Сюжет и у Чехова, и у Бондарчука такой: мальчонку Егорушку (единственная большая роль Олега Кузнецова) отправляют из пункта А в пункт Б учиться в гимназию. Везут его дядя (Владимир Седов) и священник отец Христофор (добрейший Николай Трофимов), у которых, впрочем, главная задача иная, торговая, а пацана прихватили попутно доставить за парту. Ему, Егорию, стало быть, и жутко, и муторно, оторвался от мамки, в большой мир вброшен без особых церемоний, надо заметить. А тут еще бесконечная степь – площадка для волнений и катастроф не хуже океана в самые лютые штормы. Так еще и люди по дороге встречаются, каждый – загадка, хитросплетение терзаний и амбиций, бед и смирения, хамства и юродства. И в каждом попутчике этого всего намешано в разных пропорциях – поди разберись.
Странников (и Егора, понятно, с ними) заносит на постоялый двор, где хозяйничает противоречивое еврейское семейство.

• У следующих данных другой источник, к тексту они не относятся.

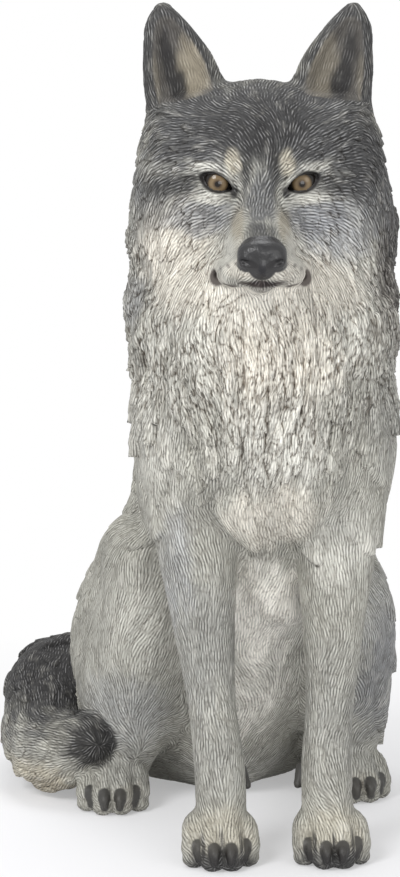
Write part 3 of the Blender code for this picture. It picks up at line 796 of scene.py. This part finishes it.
def tail_locks(clay, around, length):
    """Locks round the tail, lying towards its tip."""
    locks = []
    keys = smooth_path(np.array(TAIL_PATH, np.float32))[::3]
    for row, k, step in staggered(len(keys) - 1, around):
        start, end = keys[row : row + 2]
        run = unit(end[:3] - start[:3])
        side = unit(np.cross(run, (0, 0, 1)))
        turn = 2 * math.pi * step / around
        way = side * math.cos(turn) + np.cross(side, run) * math.sin(turn)
        root = clay.hit(start[:3], way, 1.3 * start[3])
        lean = run + 0.2 * math.sin(3.1 * k + 1.7 * row) * np.cross(run, way)
        locks.append(lock_at(clay, root, lean, length))
    return locks


def sculpt():
    """The whole wolf in clay, with the head laid up by itself and joined on."""
    clay = Clay()
    sculpt_body(clay)
    sculpt_ruff(clay)
    clay.soften(3)
    for leg, hip, yaw in zip(both(CHEST), both(HIPS), HIND_FOOT_YAWS):
        sculpt_foreleg(clay, leg)
        sculpt_hind_foot(clay, hip, yaw)
    clay.add(limb(WHOLE, TAIL_PATH), 10, "tail")
    head = Clay()
    sculpt_head(head)
    clay.join(head, 16)
    return clay


def divided(points, quads, chosen):
    """The quads with each chosen one split into four, and no gap left beside it."""
    ahead = np.roll(quads, -1, axis=1)
    keys = np.minimum(quads, ahead).astype(np.int64) * len(points)
    keys += np.maximum(quads, ahead)
    edges, edge_of = np.unique(keys, return_inverse=True)
    edge_of = edge_of.reshape(quads.shape)
    split = np.zeros(len(edges), bool)
    split[edge_of[chosen]] = True
    new = np.full(len(edges), -1)
    new[split] = len(points) + np.arange(split.sum())
    ends = edges[split]
    middles = (points[ends // len(points)] + points[ends % len(points)]) / 2
    centres = points[quads[chosen]].mean(axis=1)
    first = len(points) + len(middles)
    centre = first + np.arange(len(centres))
    old = quads[chosen]
    mids = new[edge_of[chosen]]
    small = [np.stack([old[:, i], mids[:, i], centre, mids[:, i - 1]], axis=1) for i in range(4)]
    small = np.concatenate(small)
    rest = np.empty((int((~chosen).sum()), 8), np.int64)
    rest[:, 0::2] = quads[~chosen]
    rest[:, 1::2] = new[edge_of[~chosen]]
    corners = np.full((len(small), 8), -1)
    corners[:, 0:8:2] = small
    return np.concatenate([points, middles, centres]), np.concatenate([rest, corners])


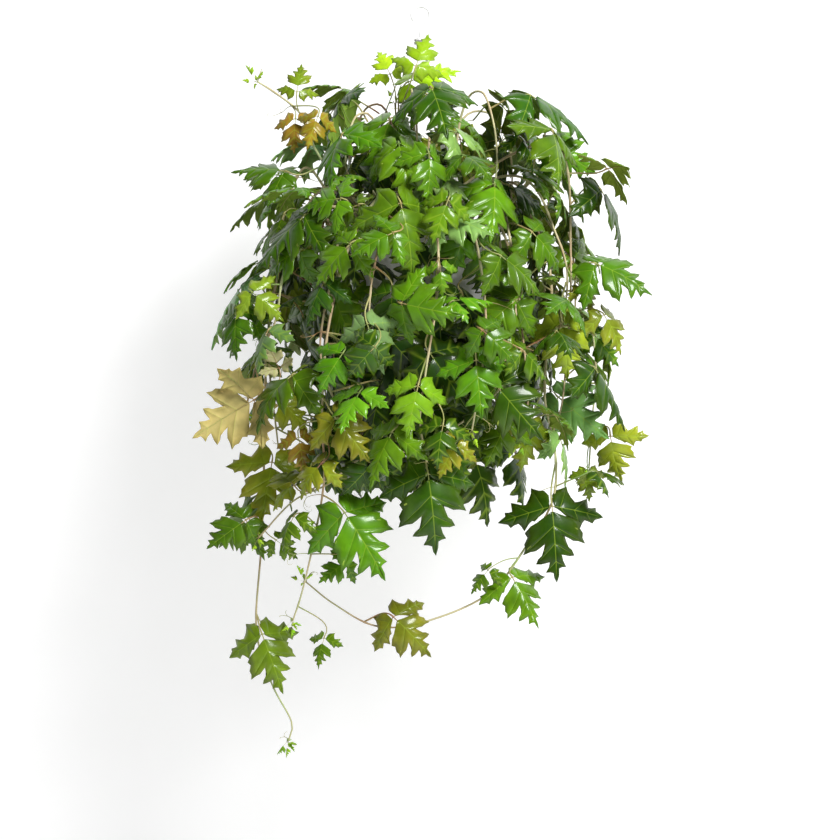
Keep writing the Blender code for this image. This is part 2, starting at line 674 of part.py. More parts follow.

Один из них – Соломон (Игорь Кваша, похожий на Якова Свердлова более, чем когда-либо) – надменен и чванлив, второй – Мойсей Мойсеевич (как раз Смоктуновский) – бьется в непонятной, античной по масштабам, истерике, желая угодить постояльцам. Думаю, что антисемитскую тему Бондарчуку попробовали прицепить за нарушение канонов. Еврей в советском кино обязан был быть милым и мудрым, с вековой печалью в очах и афоризмами в каждом слове. У Смоктуновского же получилась сюрреальная инсталляция по мотивам летающих евреев Марка Шагала. Невероятная по накалу и оригинальности роль! Возможно, я слабый специалист, но чего-то крамольного в сценах на постоялом дворе не обнаружил. А внезапного – много, это да.
Когда наступил момент Егору временно расстаться со своим сопровождением (дяде и батюшке Христофору приспичило отклониться от маршрута), его пристроили в обоз, везший тюки с шерстью на ярмарку. Вот тут-то режиссерский талант Бондарчука развернулся в полную мощь. Так это учтите – еще и на фундаменте из образов самим Чеховым выписанным! Всякий персонаж парой слов, жестом, вздохом, взглядом открывает перед зрителем вселенную души. Правда, и состав актеров собран такой, что любо-дорого. Главный старец советского кино Иван Лапиков исполняет роль вечного паломника Пантелея, у которого судьба отняла все, но он не ропщет, весь состоит из доброты и благодати. Или трогательный возчик Вася (Георгий Бурков), подорвавший здоровье на спичечной фабрике, по-детски плачущий над убитым ужом. Сам Сергей Бондарчук фигурирует в маленькой, но важной роли Емельяна. Певчий, равных которому не было «на всем Луганском заводе», искупался в Донце, простыл и утратил голос. Жаждет петь, Бога славить, а получается один хрип несуразный – сердце разрывается такие страдания наблюдать.
Материал и авторы у этого произведения таковы, что в махоньких ролях не погнушались сняться ярчайшие актеры. Михаил Глузский в роли Варламова почти без слов, одной посадкой в седле, нагайкой показывает, кто в степи хозяин. А Василий Ливанов и вовсе молчит, только темпераментно пучит глаза в роли Казимира.
Но главная во всем этом действе – степь, показанная с эпохальностью, доступной, пожалуй, только Сергею Бондарчуку. Она – холст, по которому рассыпаны пестрые точки человеческих судеб.